Paulo Mattos dava mais uma mordida em seu sanduiche, ouvindo as informações do legista, olhando o corpo a sua frente. Maurindo indignou-se por Paulo Mattos. Como pode comer diante do corpo? E ainda todo aberto?

Desta vez cogitava em seu interior, que o vagabundo justamente morto, poderia ser um que tentara matar um policial. Novamente bem feito! Foi surpreendido em uma fuga de moto como os marginais de São Paulo o fazem. Mas desta vez o lixo social partia para não mais voltar jogado na cova feito merda na fossa, deixado aos vermes que são seus comparsas de sujeira.

Paulo Mattos abandonou a sala.

- Então Doutor, o que foi?

- É. Uma bala acertou coração e a outra perfurou um pulmão. Ambas provocaram hemorragia. Foi a óbito em minutos. Afundou-se na conclusão da certidão.

Maurindo lembrou-se quando morava com a mãe em um barraco na favela de Heliópolis, logo após a morte do pai. Uma noite ao chegar do trabalho encontrou a mãe jogada no chão da cozinha. Estava coberta pelo próprio sangue. Um marginal, como o que estava na maca, concluía, arrombou a porta na busca de algo para trocar por droga. A pobre senhora reagiu e foi esfaqueada no ombro. No mesmo hospital das Clínicas onde agora seu filho é funcionário, foi socorrida. Mas a vida nunca mais voltou ao normal. Não retornou á mobilidade que possuía antes. O braço; seu ganha pão, sua ferramenta de trabalho na árdua função de lavar, limpar, torcer, e esfregar as mansões dos ricos em Higienópolis não mais poderiam ser feitos por ela. O ódio fomentou em si por muitos dias. Mas dissipou quando pela graça passou no concurso público, e junto com a mãe mudou-se para um apartamento popular na zona sul da cidade.

Um policial civil bateu á porta da sala, Maurindo na conclusão da sutura do lado frontal do corpo assustou-se. Pouco viu da feição do policial civil, que logo foi retirado de lá por um dos dois oficiais militares que vigiavam a entrada.

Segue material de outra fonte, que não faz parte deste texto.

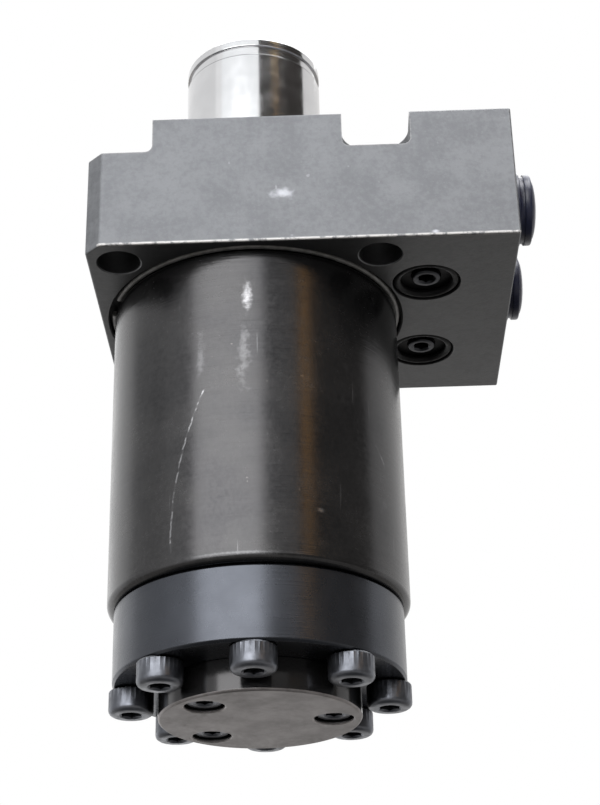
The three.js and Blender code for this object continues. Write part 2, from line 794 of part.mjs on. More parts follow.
function housing() {
  const group = new THREE.Group();
  group.add(
    mesh("flange_block", flangeBlock(), materials.groundSteel),
    mesh("barrel", barrel(), materials.blackSteel),
    mesh("end_cover", endCover(), materials.coverSteel),
    mesh("guide_post", guidePost(), materials.discSteel),
    mesh("gland_bush", glandBush(), materials.bronze),
    mesh("rod_seal", rodSeal(), materials.sealPolymer),
    mesh("rod_wiper", rodWiper(), materials.rubber),
    mesh("retaining_ring", splitRing(), materials.ringSteel, 0, 0, underside + wireRing.depth),
  );

  around(coverScrew.count, coverScrewCircle).forEach(({ x, y }, i) => {
    const face = coverFace - coverScrew.headHeight;
    group.add(mesh(`cover_screw_${i + 1}`, socketScrew(coverScrew), materials.screwSteel, x, y, face));
  });
  postScrew.angles.forEach((angle, i) => {
    const { x, y } = at(postScrewCircle, angle);
    const face = postScrew.recessed;
    group.add(mesh(`post_screw_${i + 1}`, socketScrew(postScrew), materials.screwSteel, x, y, face));
  });

  const large = sectionRadius.large;
  const medium = sectionRadius.medium;
  const largeCircle = boreRadius - gap.seal - large;
  const barrelCircle = barrelSpigotRadius + gap.running - gap.seal - medium;
  const postCircle = postSpigotRadius + gap.fixed - gap.seal - medium;
  const glandGroove = barrelTop - glandSize.grooveBelowHead - oRingGroove(large) / 2;
  const barrelGroove = barrelTop - barrelSize.grooveFrom - oRingGroove(medium) / 2;
  const coverGroove = jointFace + coverSize.grooveFrom + oRingGroove(large) / 2;
  const postGroove = (coverFace + coverEnd) / 2 + oRingGroove(medium) / 2;
  group.add(
    mesh("gland_o_ring", oRing(largeCircle, large), materials.rubber, 0, 0, glandGroove),
    mesh("barrel_o_ring", oRing(barrelCircle, medium), materials.rubber, 0, 0, barrelGroove),
    mesh("cover_o_ring", oRing(largeCircle, large), materials.rubber, 0, 0, coverGroove),
    mesh("post_o_ring", oRing(postCircle, medium), materials.rubber, 0, 0, postGroove),
  );

  [1, -1].forEach((side, i) => {
    const number = i + 1;
    const y = side * facePort.y;
    const faceCircle = facePort.seatRadius - gap.running - sectionRadius.face;
    const faceRing = oRing(faceCircle, sectionRadius.face, facets.medium);
    const faceRingHeight = underside + facePort.seatDepth - gap.seal - sectionRadius.face;
    const way = at(galleryCircle, side * gallery.angle);
    const galleryRingCircle = gallery.sealSeat - gap.seal - sectionRadius.gallery;
    const galleryRing = oRing(galleryRingCircle, sectionRadius.gallery, facets.small);
    const galleryRingHeight = shoulder - gallery.sealDepth / 2;
    const cap = mesh(`port_cap_${number}`, portCap(), materials.capPlastic);
    cap.rotation.y = Math.PI / 2;
    cap.position.set(flangeRight + gap.seat, side * sidePort.y, sidePortHeight);
    const plugFace = underside + facePlug.recessed;
    group.add(
      mesh(`manifold_plug_${number}`, socketPlug(), materials.screwSteel, facePortX, y, plugFace),
      mesh(`manifold_o_ring_${number}`, faceRing, materials.rubber, facePortX, y, faceRingHeight),
      mesh(`gallery_o_ring_${number}`, galleryRing, materials.rubber, way.x, way.y, galleryRingHeight),
      cap,
    );
  });
  return group;
}

function pistonRings() {
  const { sealFrom, sealHeight, sealDepth, wearFrom, wearHeight, wearDepth } = pistonSize;
  const group = new THREE.Group();
  group.add(
    mesh("piston_seal", pistonRing(sealFrom, sealHeight, sealDepth), materials.sealPolymer),
    mesh("piston_wear_ring", pistonRing(wearFrom, wearHeight, wearDepth), materials.bronze),
  );
  return group;
}

function movingPlunger() {
  const group = new THREE.Group();
  group.add(
    mesh("plunger", plunger(), materials.chrome),
    mesh("piston", piston(), materials.castIron),
    mesh("piston_nut", pistonNut(), materials.castIron),
  );
  around(ballSize.count, ballCircle, ballSize.firstAngle).forEach(({ x, y }, i) => {
    group.add(mesh(`swing_ball_${i + 1}`, ball(), materials.bearingSteel, x, y, ballHeight));
  });
  return group;
}

const clamp = new THREE.Group();
clamp.add(housing(), pistonRings(), movingPlunger());

export default clamp;
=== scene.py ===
# %% [markdown]
# # A hydraulic swing clamp cylinder
# The packed CAD model says where every piece is and how it moves. This notebook leaves those places alone
# and builds the surfaces that a person sees: turned steel, a ground block, black screws and a chromed
# plunger. Most of the object is lathe work, so most cells draw half an outline and spin it, the way the
# real pieces are turned.

# %% Load the packed model
import json
import math

import bmesh
import bpy
from mathutils import Matrix, Vector


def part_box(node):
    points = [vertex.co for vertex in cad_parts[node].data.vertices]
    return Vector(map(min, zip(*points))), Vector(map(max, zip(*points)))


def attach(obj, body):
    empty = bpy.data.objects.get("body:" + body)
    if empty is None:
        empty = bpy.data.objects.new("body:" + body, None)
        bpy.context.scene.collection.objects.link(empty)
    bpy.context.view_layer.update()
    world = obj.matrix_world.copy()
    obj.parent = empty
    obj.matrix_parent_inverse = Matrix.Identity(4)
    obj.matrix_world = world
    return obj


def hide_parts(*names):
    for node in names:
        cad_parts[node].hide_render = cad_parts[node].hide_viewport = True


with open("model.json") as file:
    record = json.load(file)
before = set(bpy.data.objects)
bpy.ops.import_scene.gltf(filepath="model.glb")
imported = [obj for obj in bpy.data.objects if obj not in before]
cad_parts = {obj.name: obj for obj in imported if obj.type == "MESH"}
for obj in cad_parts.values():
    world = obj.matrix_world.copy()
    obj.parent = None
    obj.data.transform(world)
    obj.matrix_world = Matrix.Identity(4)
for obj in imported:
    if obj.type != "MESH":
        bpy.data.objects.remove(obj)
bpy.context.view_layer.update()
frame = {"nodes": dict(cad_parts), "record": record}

# %% [markdown]
# ## The camera
# The clamp is seen from below the base disc, from the front, with a long lens. A turn about Z, then a tilt,
# then a small roll about the line of sight give the same view as looking up at a part that hangs in a
# fixture.

# %% Place the camera
MM = 0.001
camera_place = Vector((11.65, -261.0, -76.85)) * MM
heading, climb, roll = math.radians(0.977), math.radians(26.695), math.radians(-1.321)

lens = bpy.data.cameras.new("camera")
lens.lens = 78.2
camera = bpy.data.objects.new("camera", lens)
bpy.context.scene.collection.objects.link(camera)
bpy.context.scene.camera = camera
camera.matrix_world = (
    Matrix.Translation(camera_place)
    @ Matrix.Rotation(heading, 4, "Z")
    @ Matrix.Rotation(math.pi / 2 + climb, 4, "X")
    @ Matrix.Rotation(roll, 4, "Z")
)
print("camera", round(1000 * camera_place.length), "mm from the base disc")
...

Costurou violentamente o corpo, queria vingar-se nele o que sofreu sua mãe. Descarregava nas mãos e na ponta da agulha toda a raiva que possuía em seu ser. Não sentia piedade da família daquele que jaz em suas mãos, queria que a família sofresse. Se ele foi o que foi, era por má criação. Por falta de corretivo e por displicência de pais que permitiam que vivesse na vagabundagem durante a infância e adolescência.

Terminado trabalho: - Muito bom Maurindo. Ficou bem fechado. Tem umas partes que você apertou demais, mas não tem importância, não vai ficar a vista mesmo!

- Então Doutor do que o vagabundo morreu?

- Não faça isso! Maurindo manteve-se estático diante da repreensão do médico.

- Ele foi vítima. È um pobre que voltava para casa e os policiais civis o confundiram com um assaltante de banco e atiram a queima roupa.

Lagrimas inundaram os olhos do assistente. O peso da consciência o martirizou: - Mil desculpas, Doutor.

- Tudo bem. Eu recomendo que quando você sair, não fale com ninguém sobre este caso. Se fizerem muita insistência diga que é apenas o assistente do legista e que não sabe de nada. Para o seu bem. Pelo que soube os policiais militares estão cuidando do caso, mas os civis que foram os responsáveis pelo crime querem esconder a história. Por isso, seja o mais invisível possível.

- Sim senhor!

De olhar murcho, mas tranquilo, o assistente guardou o homem na gelada gaveta.